Portanto, tenho cá para mim que haveria por aí uns amigalhaços que estavam a precisar de ganhar uma pipa de massa, que deveria haver uns sacos azuis perdidos por umas gavetas dos ministérios, que se resolveu juntar o útil ao agradável e, já que estavam com a mão na massa, decidiram aproveitar para amestrar os funcionários, repetindo-lhes, à exaustão, a teoria de que aqueles que não estão com a "reforma" estão contra ela, e que, a bem da nação, há que praticar uma excisão profilática, para que se possa garantir a "pureza" da espécie... (o outro senhor começou assim e acabou a queimar o que sabemos)
A conclusão será abusiva? Talvez, talvez...

Monday, September 25, 2006

Antologia

Eremitério
mais nada se move em cima do papel
nenhum olho de tinta iridescente pressagia
o destino deste corpo
os dedos cintilam no húmus da terra
e eu
indiferente à sonolência da língua
ouço o eco do amor há muito soterrado
encosto a cabeça na luz e tudo esqueço
no interior dessa ânfora alucinada
desço com a lentidão ruiva das feras
ao nervo onde a boca procura o sul
e os lugares dantes povoados
ah meu amigo
demoraste tanto a voltar dessa viagem
o mar subiu ao degrau das manhãs idosas
inundou o corpo quebrado pela serena desilusão
assim me habituei a morrer sem ti
com uma esferográfica cravada no coração .
Al Berto

«Só se possuem eternamente os amigos de quem nos separamos.»*


Todos conhecemos os casos de falsos abandonos, quer como chamada de atenção, quer como instrumento de medição da importância que se terá no círculo de pertença.
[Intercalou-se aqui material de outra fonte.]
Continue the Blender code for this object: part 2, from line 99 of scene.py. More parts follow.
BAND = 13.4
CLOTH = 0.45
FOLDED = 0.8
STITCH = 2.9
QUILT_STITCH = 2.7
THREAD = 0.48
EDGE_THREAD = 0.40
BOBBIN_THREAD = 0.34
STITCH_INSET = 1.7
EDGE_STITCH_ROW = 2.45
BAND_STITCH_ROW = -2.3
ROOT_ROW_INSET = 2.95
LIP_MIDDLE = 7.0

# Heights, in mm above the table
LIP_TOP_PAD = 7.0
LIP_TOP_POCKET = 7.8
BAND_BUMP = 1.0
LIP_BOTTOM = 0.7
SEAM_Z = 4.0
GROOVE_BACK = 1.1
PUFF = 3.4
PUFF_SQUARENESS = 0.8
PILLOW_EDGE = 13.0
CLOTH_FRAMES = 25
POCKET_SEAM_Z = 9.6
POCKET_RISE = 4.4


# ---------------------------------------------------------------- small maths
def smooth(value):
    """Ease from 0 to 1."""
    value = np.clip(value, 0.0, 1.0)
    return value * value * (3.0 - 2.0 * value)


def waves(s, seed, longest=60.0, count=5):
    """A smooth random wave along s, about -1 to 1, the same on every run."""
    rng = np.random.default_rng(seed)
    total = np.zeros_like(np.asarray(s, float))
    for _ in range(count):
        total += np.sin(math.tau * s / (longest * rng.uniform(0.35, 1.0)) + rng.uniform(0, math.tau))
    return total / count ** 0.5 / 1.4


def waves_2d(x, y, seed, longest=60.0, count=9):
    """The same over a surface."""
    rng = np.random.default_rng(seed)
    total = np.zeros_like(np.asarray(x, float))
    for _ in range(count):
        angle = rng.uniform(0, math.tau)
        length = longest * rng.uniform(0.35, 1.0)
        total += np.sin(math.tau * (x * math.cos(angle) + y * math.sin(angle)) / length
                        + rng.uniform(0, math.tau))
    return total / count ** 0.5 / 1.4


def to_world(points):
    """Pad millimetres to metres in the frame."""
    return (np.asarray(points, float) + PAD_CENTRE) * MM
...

Desde personagens públicas, que protagonizam vários fins de carreira, aos episódios vários das vidas de anónimos cidadãos, é recorrente o fenómeno de desistências, partidas e pontos finais, que apenas têm por finalidade tentar revitalizar situações estagnadas, ou que mais não representam do que momentos menos bons dos que protagonizam essa milenar estratégia. Como fenómeno universal e antigo que é, não deixa de afectar, também, a blogosfera. É, portanto, legítimo, que, no último post, muitos dos que por aqui passem tenham querido ver uma mensagem de adeus, até porque o mesmo se prestava a essa leitura. Não era esse, contudo, o seu objectivo, pelo menos conscientemente não o era, apenas uma singela reflexão sobre como o passar dos anos nos vai esgotando a vida, quase sem darmos por isso. Um dia acordamos para essa realidade e percebemos, não sem um friozinho na espinha, que os horizontes temporais para que o mundo estabelece as suas metas do médio prazo estão já fora do nosso próprio prazo de validade. Assim, de mansinho, vivendo a espuma dos nossos dias, desperdiçando a sedução do nosso quotidiano, nos vamos despedindo de nós, e do mundo, a que, impropriamente, chamamos nosso.
Tudo isto, apenas para dizer que o crackdown não se despediu, não ensaiou uma saída de cena, não propiciou um encore. Teria este velho caderno de rascunhos de se levar a sério, ou, então, ter um elevado sentido de humor, para se dar ao ridículo de tais manobras. O crackdown limitou-se a preguiçar, talvez nostálgico, de certeza muito cansado, e podem crer que profundamente aborrecido com o espectáculo de puro e maçador ilusionismo em que se tornou a realidade portuguesa. Gozadas as férias, retemperadas as forças, espicaçada a moleza por alguns fait-divers, que poderão ter consequência, volta o bicharoco às lides blogueiras, para deitar conversa fora, como se merecesse a pena, para outro fim que não o prazer próprio de dar voz ao pensamento. Aos que perguntaram, aos que ralharam, aos que espicaçaram, aos que aceitaram, gostaria de dizer que, apesar de tal não se ter procurado, não deixou de ser muito reconfortante saber que a possível despedida do crackdown vos mereceu uns minutos de atenção. E como a vida é um permanente retorno, reencontramo-nos aqui, para mais dois dedos de conversa, ao sabor da brisa. "Sentindo-vos", ou não, é bom saber-vos por aí.